Across two decades of sequels, spinoffs, animated adventures, variety hours and one very ambitious prime-time drama, the Brady family wound up with a surprising number of stand-ins. Some were temporary fill-ins, some became cult icons in their own right and some were just trying to get through a job that nobody expected would become Brady canon.

These are the other Bradys, the ones you may have forgotten or may never have known, but who helped keep the family together when the original kids were otherwise engaged.

Saturday mornings: when the Bradys sounded a little… different

THE BRADY KIDS, from left: Susan Olsen, Barry Williams, Mike Lookinland, Maureen McCormick, Christopher Knight, Eve Plumb, 'The Big Time', (Season 1, episode 14, aired December 9, 1972)
THE BRADY KIDS, from left: Susan Olsen, Barry Williams, Mike Lookinland, Maureen McCormick, Christopher Knight, Eve Plumb, ‘The Big Time’, (Season 1, episode 14, aired December 9, 1972)Courtesy the Everett Collection

In 1972, The Brady Kids jumped from prime time to Saturday morning, courtesy of Filmation, the studio famous for turning just about everything into a cartoon if you let them near a microphone and a drawing table. They did things their own way, including tight deadlines, even tighter budgets and a voice-acting bullpen that often included the children of company co-owner Lou Scheimer, who were around and willing to work for scale.

Enter Lane Scheimer, who became the animated Greg Brady in Season 2. Lane wasn’t trying to recreate Barry Williams’ performance—he wasn’t paid enough for that—but his Greg sounded earnest, slightly older and not someone destined for a long career in voice work. Lane’s sister Erika Scheimer also joined the Brady ranks in Season 2, voicing Marcia. Her take was softer and more sincere than Maureen McCormick’s bright, sitcom sparkle, which gave animated Marcia her own vibe—less “queen of the cheerleaders” and more “honor roll student with perfect handwriting.”

Together, the Scheimer siblings gave us the only version of the Bradys who could speak directly to pandas and a magic bird (voiced by F Troop star Larry Storch)—all before lunchtime.

Geri Reischl: The legendary, iconic, one and only ‘Fake Jan’

THE BRADY BUNCH HOUR, Maureen McCormick, Geri Reischl, Susan Olsen, Robert Reed, Florence Henderson, Barry Williams, Christopher Knight, Mike Lookinland, 1977
THE BRADY BUNCH HOUR, Maureen McCormick, Geri Reischl, Susan Olsen, Robert Reed, Florence Henderson, Barry Williams, Christopher Knight, Mike Lookinland, 1977Courtesy the Everett Collection

If the Scheimers are the deep cuts, Geri Reischl is the headliner. When The Brady Bunch Hour premiered in 1976—a Sid & Marty Krofft variety show so dazzlingly strange it deserves its own wing in the Television Hall of WTF—one Brady kid was missing, Eve Plumb having declined to return as Jan.

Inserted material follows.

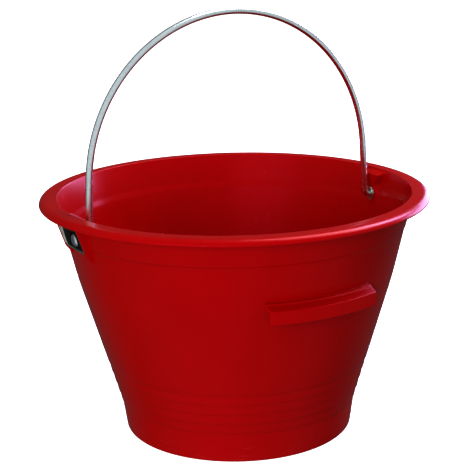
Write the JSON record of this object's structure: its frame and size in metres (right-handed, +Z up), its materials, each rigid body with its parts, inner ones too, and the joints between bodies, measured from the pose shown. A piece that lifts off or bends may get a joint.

Kimberly Potts, author of The Way We All Became The Brady Bunch, writes, “Eve Plumb, now 18, didn’t say no to the variety show immediately. In fact, she initially said yes. The actress, who has a reputation for being the Brady kid least likely to continue Bradying, was pursuing acting and had recently starred in the 1976 NBC movie Dawn: Portrait of a Teenage Runaway. The movie was a ratings winner for the network and there was already talk of a sequel. But she had also, the previous year, briefly toyed with starting a band—the Brady Bunch Three—with Olsen and Lookinland. She liked performing and thought the variety series might be fun. What she didn’t like was the idea of signing a contract that would potentially tie her to the series for five years. Okay, sure, in hindsight, it seemed unlikely The Brady Bunch Hour ever would have run for five seasons. But who would have predicted in 1969 that over 50 years later, The Brady Bunch itself would remain one of the most influential sitcoms in television history?”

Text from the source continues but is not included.